Der dritte Raum ist dem bretonischen Maler Jean-Julien Lemordant gewidmet. Lemordant zählte bereits vor dem Ausbruch des Ersten Weltkrieges zu den namhaftesten Künstlern im Frankreich der Vorkriegszeit. Er meldete sich Ende Juli 1914 als Kriegsfreiwilliger und geriet im Oktober desselben Jahres in deutsche Kriegsgefangenschaft. Im Jahr 1915 wurde er in das Ingolstädter Lager verlegt und fertigte während seines dortigen Aufenthalts zahlreiche Skizzen und Zeichnungen an. Etwa 30 Bilder, auf denen der französische Maler in schlichten Kohlezeichnungen das Lagerleben festgehalten hatte, befinden sich über den Raum verteilt. Neben den "großen" Künstlern und Malern wie Lemordant betätigten sich zahlreiche Kriegsgefangene als Kunsthandwerker. Das monotone Lagerleben führte dazu, daß viele Gefangene ihre Zeit mit der Anfertigung kunstvoller Erinnerungs- und Gebrauchsgegenstände verbrachten. Brieföffner aus Metallabfällen, Aschenbecher aus Granathülsen sowie kleine Modelle von Burganlagen oder Kasematten sind in einer eigenen Vitrine zu sehen.

Der vierte Ausstellungsraum informiert über die Verwaltung des Lagers und seinen wichtigsten Kommandanten, den ehemaligen Oberst der bayerischen Armee Josef Peter.
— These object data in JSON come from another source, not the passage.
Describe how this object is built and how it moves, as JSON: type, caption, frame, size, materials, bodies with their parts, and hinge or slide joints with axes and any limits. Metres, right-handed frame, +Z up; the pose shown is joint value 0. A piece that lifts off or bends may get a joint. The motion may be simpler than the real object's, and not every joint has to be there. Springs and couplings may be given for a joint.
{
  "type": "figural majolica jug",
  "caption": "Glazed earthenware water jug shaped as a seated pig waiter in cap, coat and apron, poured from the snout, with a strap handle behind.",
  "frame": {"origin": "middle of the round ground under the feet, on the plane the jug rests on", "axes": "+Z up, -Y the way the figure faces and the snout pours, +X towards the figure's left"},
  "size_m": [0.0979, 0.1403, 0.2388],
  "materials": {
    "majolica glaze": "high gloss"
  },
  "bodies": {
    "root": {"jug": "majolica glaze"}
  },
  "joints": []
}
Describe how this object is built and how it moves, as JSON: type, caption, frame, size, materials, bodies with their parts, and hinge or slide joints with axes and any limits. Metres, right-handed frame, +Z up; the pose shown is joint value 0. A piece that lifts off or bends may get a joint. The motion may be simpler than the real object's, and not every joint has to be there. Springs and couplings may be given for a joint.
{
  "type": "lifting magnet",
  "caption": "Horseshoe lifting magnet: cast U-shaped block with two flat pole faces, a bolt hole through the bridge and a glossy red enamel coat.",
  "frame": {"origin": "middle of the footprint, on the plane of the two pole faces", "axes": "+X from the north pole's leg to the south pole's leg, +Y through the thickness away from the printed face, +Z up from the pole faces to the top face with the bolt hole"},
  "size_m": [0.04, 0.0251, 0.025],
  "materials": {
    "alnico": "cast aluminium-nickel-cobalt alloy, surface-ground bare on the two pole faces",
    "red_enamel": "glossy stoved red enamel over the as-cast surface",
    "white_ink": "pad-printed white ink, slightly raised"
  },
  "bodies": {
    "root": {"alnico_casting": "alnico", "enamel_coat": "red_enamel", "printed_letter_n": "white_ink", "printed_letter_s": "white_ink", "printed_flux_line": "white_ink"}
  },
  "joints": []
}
Eine Vitrine zeigt die Inspektionsberichte des Lagerkommandanten, seine Ordensspange, sowie Notgeld und "Lagergeld". Das Lagerleben war von Appellen bestimmt: Um 9 Uhr, um 11 Uhr und um 16 Uhr mußten die Gefangenen antreten, dazwischen waren sogenannte "Gehbewegungen" erlaubt. Nach 16 Uhr durfte kein Gefangener die Baracken verlassen und die Wachmannschaften waren bei Zuwiderhandeln angehalten, das Feuer zu eröffnen. Auf drei Bilderwänden geben zahlreiche Photographien einen Überblick zu den Freizeitaktivitäten im Lager: Sie zeugen von der Erholung beim Boule und Fußball, zeigen die Gefangenen beim Theaterspiel und beleuchten das religiöse Leben. Trotzdem gehörten zahlreiche Fluchtversuche zum Lageralltag. Patriotismus, Langeweile und Sehnsucht nach der Heimat führten bei vielen Gefangenen dazu, fieberhaft über einen möglichen Ausbruch aus dem Lager nachzudenken. Sie versuchten sich Zivilkleidung und falsche Pässe zu verschaffen, zeichneten eigenhändig Fluchtkarten von der Umgebung, gruben einen Tunnel aus dem Lager oder ließen sich - wie der kuriose Fall eines Offiziers zeigt - im großen Korb von Schmutzwäsche aus dem Lager tragen. Die Flucht war jedoch selten von Erfolg gekrönt und von den drei- bis vierhundert Fluchtversuchen im Ingolstädter Lager verliefen nur wenige erfolgreich. Eine weitere Vitrine in diesem Raum befaßt sich mit der medizinischen Versorgung des Lagers. Ein medizinisches Feldhauptbesteck, Verbandsmaterial, Zahnbesteck sowie Morphiumampullen geben Einblick in die Behandlungsmöglichkeiten kranker Kriegsgefangener.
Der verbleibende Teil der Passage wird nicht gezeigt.